In April 2022, Bloomfield attended a meeting of the all-party parliamentary group on small modular reactors, which was hearing a presentation from Terrestrial Energy. Bloomfield declared she was formerly on the company’s advisory board. She cited having previously introduced Terrestrial to a minister in 2018, “when there was a very firmly closed door!”, according to minutes of the meeting.
‘Deeply concerning’
Bloomfield returned to the company in August 2023, less than three months after leaving government, and was awarded fresh share options as remuneration for a role as an “ad hoc consultant responsible for future fundraising and headhunting suitable individuals to join the firm”.
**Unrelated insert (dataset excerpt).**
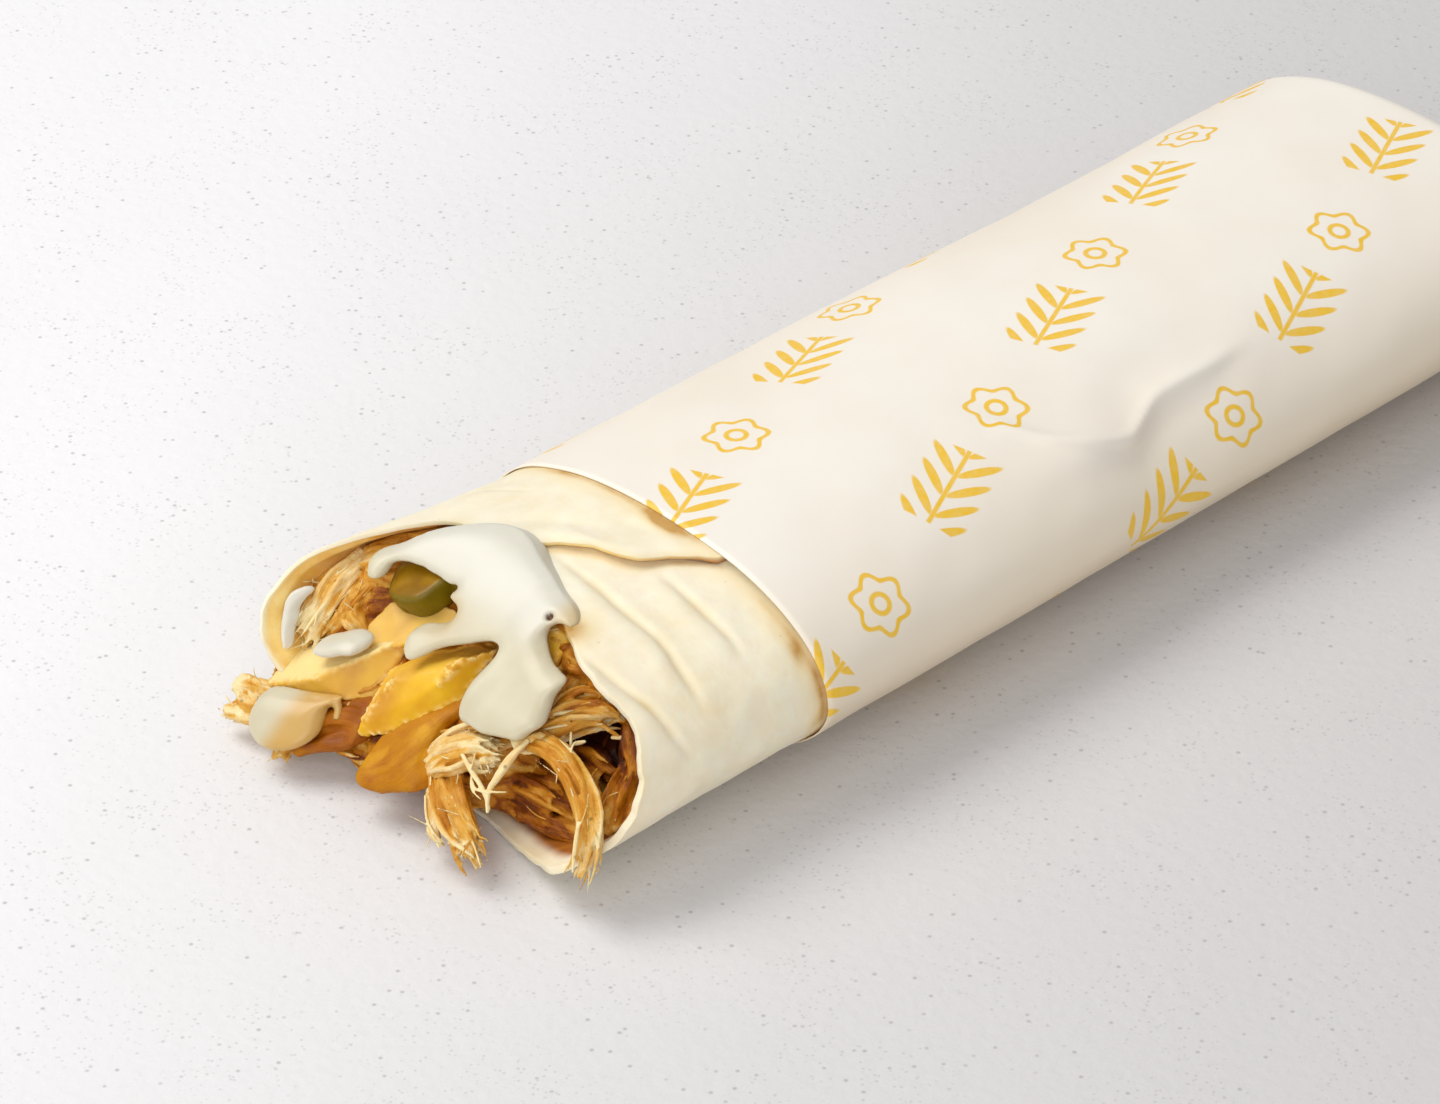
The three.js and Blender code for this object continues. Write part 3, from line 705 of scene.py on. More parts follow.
def rolled_bread():
    piece, across, along = grid_sheet("flatbread_sheet", BREAD_COLUMNS, BREAD_ROWS)
    turn = mix(-TUCKED, 1, across)
    share = (along - HIDDEN_ROWS) / (1 - HIDDEN_ROWS)  # below 0 deep in the sleeve, 1 at the rim
    shown = np.clip(share, 0, 1)
    degrees = SEAM(shown) + 360 * turn
    hidden = np.clip(-share / (HIDDEN_ROWS / (1 - HIDDEN_ROWS)), 0, 1)
    rim = RIM(level(degrees))
    ragged = 0.25 * ripple(degrees / 5, 0) + 0.15 * ripple(degrees / 2.1, 4)
    held_back = 1 - 0.45 * smooth(0, -0.04, turn)
    x = np.where(share > 0, shown * (rim + ragged) * held_back, BREAD_END * hidden ** 1.5)
    out = smooth(2, -4, x)
    edge = 1 - turn  # how far from the free edge, in turns
    curl = smooth(0.022, 0, edge) * out
    lift = (0.1 + 0.35 * ripple(x / 3.1, 2)) * curl - 0.35 * bell((edge - 0.035) / 0.012) * out
    depth, stain = pleat(x, degrees)
    pressed = out * depth * np.where(turn < -0.01, 0, 1)
    inset = BREAD_INSET + OVERLAP_STEP * smooth(0.3, 0, turn) + pressed - lift
    inset = inset + 0.12 * out * ripple(x / 5, degrees / 11)
    inset = inset + 0.08 * out * ripple(x / 2.3, degrees / 6, 2)
    inset = inset - 0.25 * smooth(0.94, 1.0, shown) * out * ripple(degrees / 8, 5)
    inset = inset - HUG * bell((x - 2) / 4) * np.where(turn < 0, 0, 1)
    move_to(piece, roll_point(x, degrees, inset))

    # Where it is toasted, and where shade is painted in the same ochre: painted shade with some stain by
    # the paper's edge, along the free edge and under it, and along the pleats; toast at the rim; and two
    # larger patches, of which the one at the paper's edge is partly painted shade.
    whole_turn = degrees % 360
    top_band = smooth(34, 60, whole_turn) * smooth(112, 96, whole_turn)
    low_band = smooth(118, 150, whole_turn) * smooth(250, 215, whole_turn)
    blotchy = 0.6 + 0.5 * ripple(degrees / 6, x / 1.5)
    paper_edge = bell((x + 0.6) / 2.2) * (0.25 + 0.3 * top_band * blotchy + 0.6 * low_band * blotchy)
    paper_edge = paper_edge + 0.34 * bell((x + 0.2) / 0.6) * (0.3 + 0.7 * top_band + 0.5 * low_band)
    flap_edge = 0.35 * bell(edge / 0.0035)
    flap_edge = flap_edge + 0.16 * bell(edge / 0.02) * (0.4 + 0.6 * ripple(x / 5, 1) ** 2)
    under_flap = 0.85 * bell((turn - 0.002) / 0.0045) * (0.6 + 0.4 * ripple(x / 4, 3))
    under_flap = under_flap * smooth(-0.02, 0.0, turn)
    rim_toast = 0.35 * smooth(0.94, 1, shown) * (0.5 + 0.5 * ripple(degrees / 12, 3))
    patch = 0.9 * bell((x + 26) / 3.3) * bell((degrees - 105.5) / 6.5)
    amber = 0.8 * bell((x + 0.9) / 1.1) * bell((whole_turn - 93.5) / 5)
    toast = out * (0.42 * stain + flap_edge + under_flap + rim_toast + patch) + paper_edge + amber
    paint(piece, "toast", np.clip(toast, 0, 1))
    paint(piece, "depth_in", -x + rim)
    paint(piece, "flap", smooth(0.012, 0, edge) * out)
    paint(piece, "juicy", smooth(0.05, -0.4, np.cos(np.radians(degrees))))
    return piece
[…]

Susan Hawley, a campaigner and director of Spotlight on Corruption, said: “That she went on to be rehired by the company having played such an apparently useful role to the company as a minister is deeply concerning and suggests that further investigation is in order.”
Bloomfield said she went through “all the proper channels”. She added that she had received approval from the Advisory Committee on Business Appointments (Acoba), which regulates jobs taken up by former ministers.
Bloomfield said to the Acoba committee she had had no official contact with Terrestrial Energy while a whip. She does not appear to have told the committee about her attendance at the all-party parliamentary group meeting in April 2022 or about her role in hiring two peers to the company’s advisory board, while she was a minister.
A spokesperson for Terrestrial Energy said: “We trust and require that our employees and advisers always operate in line with all relevant laws, ethics policies, regulations and codes of conduct that apply. We would take any breaches of those rules by our representatives very seriously.”
They added they were aware of the Lords code of conduct and had been assured by Bloomfield that she had “only ever acted for us in accordance with that code”.
From the backbenches, at times declaring her role as an adviser to Terrestrial Energy, Bloomfield has continued to speak in the Lords on the merits of advanced modular reactors, a version of which the company is developing.